Even if the mainstream parties win back support before the election, the next Dail is likely to be unprecedented in recent Irish and European political history in terms of the share of parliamentarians that aren't members of political parties. This will make forming a coalition much more difficult. It will, in all likelihood, make any coalition which is dependent on large numbers of Independents more unstable and less capable of taking decisions.
Having just passed the one-year mark from the latest possible date for the next election, it is worth sketching out some of the possible scenarios in the coming era of fragmentation.
Among the less talked about eventualities is that the next Dail does not produce a government because no candidate for Taoiseach can muster a majority. It is easy to see this scenario playing out.
After the votes are counted there will almost certainly be three biggish parties - Fine Gael, Fianna Fail and Sinn Fein. But never since the 1930s will the biggest party be so far short of a majority. Even if Fine Gael wins the 60 seats it hopes for, it will be 20 short (previously, the biggest shortfall was 13 in the 27th Dail after the 1992 election).
While the conventional wisdom has it that the two civil war parties will join forces if that is what the parliamentary arithmetic dictates, the allergy to becoming the junior partner is one factor - among many - that will work against a FG-FF tie up.
Rightly or wrongly, most people in politics believe it to be an iron law that junior parties suffer more loss of support when in government than larger parties. The fates of the Progressive Democrats up to 2007, the Green Party thereafter and now the Labour Party, are the basis for this belief. The experiences of the Liberal Democrats across the water over the past five years merely reinforces this view.
Whether it is true of not - there are plenty of democracies where it is not the case - it is believed to be true, and that is what matters. That perception may scupper a Fine Gael-Fianna Fail coalition, unless both have very similar numbers of TDs and neither party can be portrayed as the junior partner.
In the event of a failure to cobble together a government, the current coalition will remain in office in a caretaker capacity before a fresh election is called. That may take months.
A second scenario, be it after the next election or a second election, is that a combination of parties needs a large number of Independents to make up the numbers.
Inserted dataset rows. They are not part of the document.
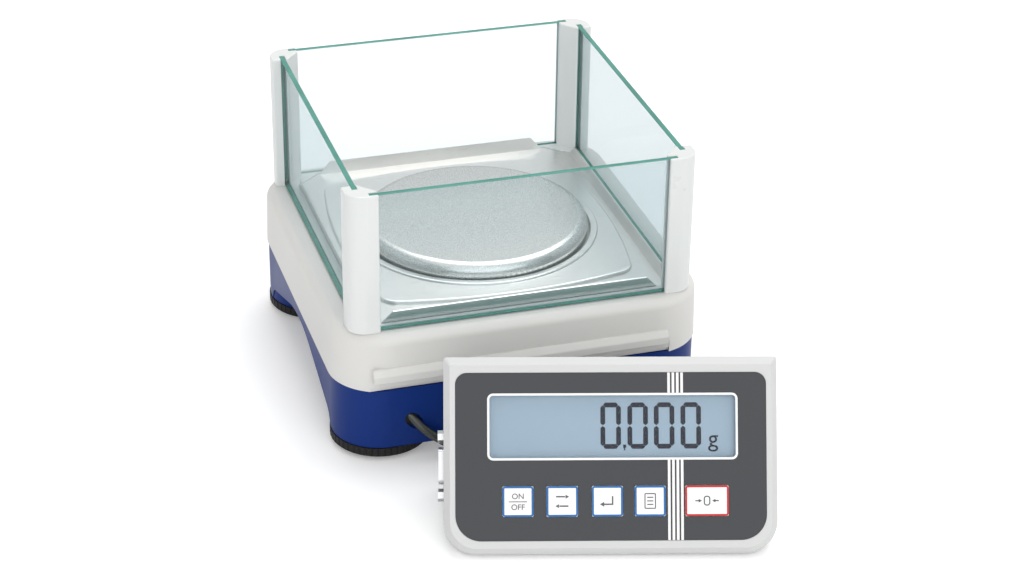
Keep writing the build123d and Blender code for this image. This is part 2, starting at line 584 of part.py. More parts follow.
def serial_standoffs():
    """Two hex standoffs with threaded holes, either side of the connector."""
    pieces = []
    for side in (-1, 1):
        hexagon = RegularPolygon(2.4, 6, major_radius=False) - Circle(JACK_R)
        post = Pos(side * SERIAL_PITCH / 2, 0, -DISPLAY_WALL - 0.1) * extrude(hexagon, DISPLAY_WALL + 2.6)
        pieces.append(serial_place() * post)
    return pieces


def cable_socket():
    """A square socket in the rear wall that the cable's plug fills."""
    y1 = DISPLAY_DEPTH
    body = block(PLUG_X - 7.0, PLUG_X + 7.0, y1 - 12.0, y1 - DISPLAY_WALL - 0.1, PLUG_Z - 6.5, PLUG_Z + 6.5)
    body += block(PLUG_X - 5.1, PLUG_X + 5.1, y1 - DISPLAY_WALL - 0.1, y1 + 0.4, PLUG_Z - 4.6, PLUG_Z + 4.6)
    return body - block(PLUG_X - 3.9, PLUG_X + 3.9, y1 - 9.0, y1 + 2, PLUG_Z - 3.5, PLUG_Z + 3.5)


def cable_plug():
    """A moulded plug with a ribbed, tapering bend relief."""
    y1 = DISPLAY_DEPTH
    body = block(PLUG_X - 3.9, PLUG_X + 3.9, y1 - 9.0, y1 + 0.4, PLUG_Z - 3.5, PLUG_Z + 3.5)
    body += fillet(block(PLUG_X - 5.0, PLUG_X + 5.0, y1 + 0.4, y1 + 7.0, PLUG_Z - 4.5, PLUG_Z + 4.5)
                   .edges().filter_by(Axis.Y), 1.5)
    relief = Pos(PLUG_X, y1 + 7.0, PLUG_Z) * Rot(-90, 0, 0) * Pos(0, 0, (PLUG_LONG - 7.0) / 2)
    body += relief * Cone(3.8, 2.7, PLUG_LONG - 7.0)
    return body - Pos(PLUG_X, y1 + PLUG_LONG, PLUG_Z) * Rot(90, 0, 0) * Cylinder(CORD_R, 20)


def display_feet():
    """Four rubber pads under the display unit."""
    spots = [(-54.0, 8.0), (54.0, 8.0), (-60.0, 46.0), (50.0, 46.0)]
    return [rod(x, y, 4.5, 0, FACE_FOOT) for x, y in spots]


def display_screws():
    """Two screws through the upper rear wall into the front shell's bosses."""
    screws = []
    for x in (-60.0, 60.0):
        head = Pos(x, DISPLAY_DEPTH - 1.0, 58.0) * Rot(90, 0, 0) * Cylinder(1.75, 2.0)
        shank = Pos(x, DISPLAY_DEPTH - 5.0, 58.0) * Rot(90, 0, 0) * Cylinder(1.3, 6.0)
        screws.append(head + shank)
    return screws


# Cable


def run_radii(points):
    """An arc at each corner as large as its two runs allow."""
    radii = []
    for a, b, c in zip(points, points[1:], points[2:]):
        turn = radians((b - a).get_angle(c - b))
        radii.append(0.45 * min((b - a).length, (c - b).length) / tan(turn / 2))
    return radii


def cord_tube(name, points):
    radii = run_radii(points)
    path = FilletPolyline(*points, radius=radii)
    tube = sweep(Plane(origin=path @ 0, z_dir=path % 0) * Circle(CORD_R), path)
    print(name, "length", round(path.length, 1), "radii", [round(r, 1) for r in radii],
          "volume over section by length", round(tube.volume / (pi * CORD_R**2 * path.length), 4))
    return tube


def coil_ring(grow=0.0):
    """The outer shape of the coiled length: a flat ring lying on the surface."""
    x, y = COIL_AT
    half = COIL_WIDE / 2 + grow
    ring = slab(Circle(COIL_R + half) - Circle(COIL_R - half), COIL_LOW, COIL_LOW + COIL_HIGH)
    return UNIT_PLACE * Pos(x, y, 0) * ring


def cable_coil():
    return chamfer(coil_ring().edges(), 1.8)


def cable_lead():
    """From inside the column down to the surface and along it to the coil."""
    start, bend = EXIT_POINT - EXIT_WAY * 9.0, EXIT_POINT + EXIT_WAY * 5.0
    route = [start, bend, Vector(-46.0, -92.6, 13.2), Vector(-38.0, -93.6, 7.3), Vector(-27.0, -93.2, 3.2),
             Vector(-12.0, -91.8, 2.2), Vector(6.0, -90.6, 2.2), Vector(26.0, -90.6, 2.2),
             Vector(COIL_AT[0], COIL_AT[1] + COIL_R + CORD_R, 2.2)]
    placed = [(UNIT_PLACE * Pos(*p)).position for p in route]
    return cord_tube("cable_lead", placed) - cable_coil()


def cable_tail():
    """From the top of the coil round to the plug behind the display unit."""
    top = COIL_LOW + COIL_HIGH - CORD_R
    out = [Vector(COIL_AT[0], COIL_AT[1] + COIL_R + CORD_R, top), Vector(57.5, -91.9, top - 0.2),
           Vector(67.5, -96.2, top - 1.4), Vector(75.6, -103.8, 12.0), Vector(81.2, -114.6, 11.8)]
    placed = [(UNIT_PLACE * Pos(*p)).position for p in out]
    near = DISPLAY_PLACE * Pos(PLUG_X, DISPLAY_DEPTH + PLUG_LONG + 8.0, PLUG_Z)
    end = DISPLAY_PLACE * Pos(PLUG_X, DISPLAY_DEPTH + PLUG_LONG - 10.0, PLUG_Z)
    return cord_tube("cable_tail", placed + [near.position, end.position]) - cable_coil()


# Assembly

UNIT_NODES = {
    "base_housing": base_housing, "top_cover": top_cover, "housing_screws": housing_screws,
    "foot_inserts": foot_inserts, "cable_grommet": cable_grommet, "level_cup": level_cup,
    "level_vial": level_vial, "load_cell": load_cell, "load_cell_spacer": load_cell_spacer,
    "overload_stop": overload_stop, "pan_carrier": pan_carrier, "carrier_buffers": carrier_buffers,
    "main_board": main_board, "weighing_pan": weighing_pan, "shield_tray": shield_tray,
    "shield_frame": shield_frame,
}
DISPLAY_NODES = {
    "display_front": display_front, "display_overlay": display_overlay, "display_window": display_window,
    "lcd_panel": lcd_panel, "display_board": display_board, "key_switches": key_switches,
    "display_rear": display_rear, "battery": battery, "battery_clip": battery_clip,
    "battery_cover": battery_cover, "serial_socket": serial_socket, "serial_standoffs": serial_standoffs,
    "cable_socket": cable_socket, "cable_plug": cable_plug, "display_feet": display_feet,
    "display_screws": display_screws,
}
CORD_NODES = {"cable_lead": cable_lead, "cable_coil": cable_coil, "cable_tail": cable_tail}


def placed(place, shape):
    """A node's solid, or its group of solids, set down in the shared frame."""
    if isinstance(shape, list):
        return Compound(children=[place * piece for piece in shape])
    return place * shape


def assemble():
    nodes = {name: placed(UNIT_PLACE, make()) for name, make in UNIT_NODES.items()}
    for corner, (sx, sy) in SIGNS.items():
        at = UNIT_PLACE * Pos(sx * COLUMN_X, sy * COLUMN_Y, 0)
        nodes[f"foot_wheel_{corner}"] = at * knurled_wheel()
        nodes[f"foot_stud_{corner}"] = at * foot_stud()
        nodes[f"foot_pad_{corner}"] = at * foot_pad()
        nodes[f"shield_post_{corner}"] = UNIT_PLACE * shield_post(sx, sy)
    for place in ("front", "rear", "left", "right"):
        nodes[f"shield_pane_{place}"] = UNIT_PLACE * shield_pane(place)
    nodes.update({name: placed(DISPLAY_PLACE, make()) for name, make in DISPLAY_NODES.items()})
    for name, (u0, u1) in KEYS.items():
        nodes[name] = DISPLAY_PLACE * key_cap(u0, u1)
    nodes.update({name: make() for name, make in CORD_NODES.items()})
    return nodes


os.makedirs("parts", exist_ok=True)
NODES = assemble()
for node_name, shape in NODES.items():
    export_step(shape, f"parts/{node_name}.step")
box = Compound(children=[s for n, s in NODES.items() if n not in CORD_NODES and n != "cable_plug"]).bounding_box()
print("nodes", len(NODES), "box low", box.min, "high", box.max)
print("feet at", [tuple((UNIT_PLACE * Pos(sx * COLUMN_X, sy * COLUMN_Y, 0)).position) for sx, sy in SIGNS.values()])
print("face normal", tuple((DISPLAY_PLACE * face_plane().location).z_axis.direction))
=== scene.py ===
"""A precision balance: a weighing unit with a glass draught shield, and its display unit on a cable."""

import math

import bmesh
import bpy
from mathutils import Matrix, Vector


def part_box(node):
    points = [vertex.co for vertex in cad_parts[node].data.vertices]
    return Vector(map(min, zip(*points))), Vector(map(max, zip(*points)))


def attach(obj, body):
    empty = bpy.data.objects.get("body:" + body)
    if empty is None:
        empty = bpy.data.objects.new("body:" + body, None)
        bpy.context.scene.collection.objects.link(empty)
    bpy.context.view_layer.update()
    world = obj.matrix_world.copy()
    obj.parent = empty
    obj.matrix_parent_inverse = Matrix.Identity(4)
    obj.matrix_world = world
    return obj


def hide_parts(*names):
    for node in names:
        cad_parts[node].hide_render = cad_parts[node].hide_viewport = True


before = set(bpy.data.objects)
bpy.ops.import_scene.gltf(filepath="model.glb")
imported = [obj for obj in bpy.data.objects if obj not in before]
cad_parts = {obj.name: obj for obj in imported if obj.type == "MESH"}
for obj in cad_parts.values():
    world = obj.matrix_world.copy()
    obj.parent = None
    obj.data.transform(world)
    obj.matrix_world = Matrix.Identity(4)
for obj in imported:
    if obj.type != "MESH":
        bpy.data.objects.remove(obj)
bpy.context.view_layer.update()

# Camera
# It stands well back with a long lens, to the left of the balance and above it, and is a trace out of level.
EYE_MM = (-294.7, -961.2, 609.0)
YAW, PITCH, ROLL = math.radians(17.18), math.radians(28.70), math.radians(0.79)
LENS_MM, SENSOR_MM, NEAR_M = 87.55, 36, 0.05
MM = 0.001

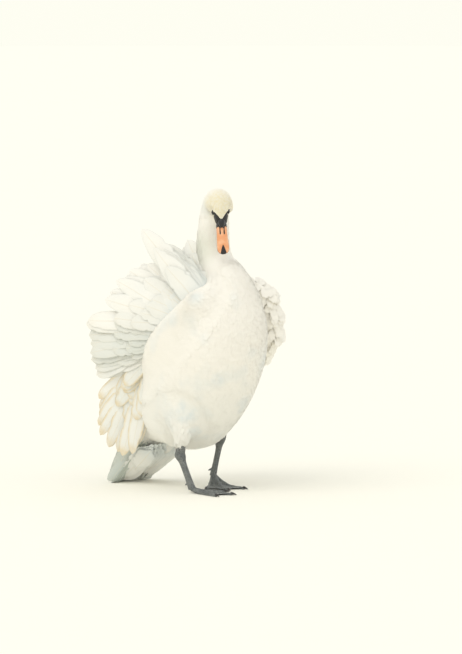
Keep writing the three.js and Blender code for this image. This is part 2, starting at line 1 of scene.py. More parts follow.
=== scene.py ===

Those who say that this could allow for a stable and effective government point to the first administration of Bertie Ahern from 1997. It depended on four Independents. It lasted five years and never came close to collapse.
The likely future situation differs in two important respects. The 1997-2002 period was extraordinary in terms of the scope the then government had for largesse. Revenues were gushing into the exchequer at an unprecedented rate. This allowed problems to be solved easily and quietly.
For all the improvement in the economy of late, the public finances position is still precarious and it will be well into the next decade before the government debt position is back in the safe zone. If buying off a dozen or more Independents on an ongoing basis is required to hold an administration together, it will send the public finances back into a tailspin.
It would be a tragedy if, having come through such a long and difficult period of economic instability, that political instability were to plunge the economy back into crisis. There is an all-too-real possibility of that happening.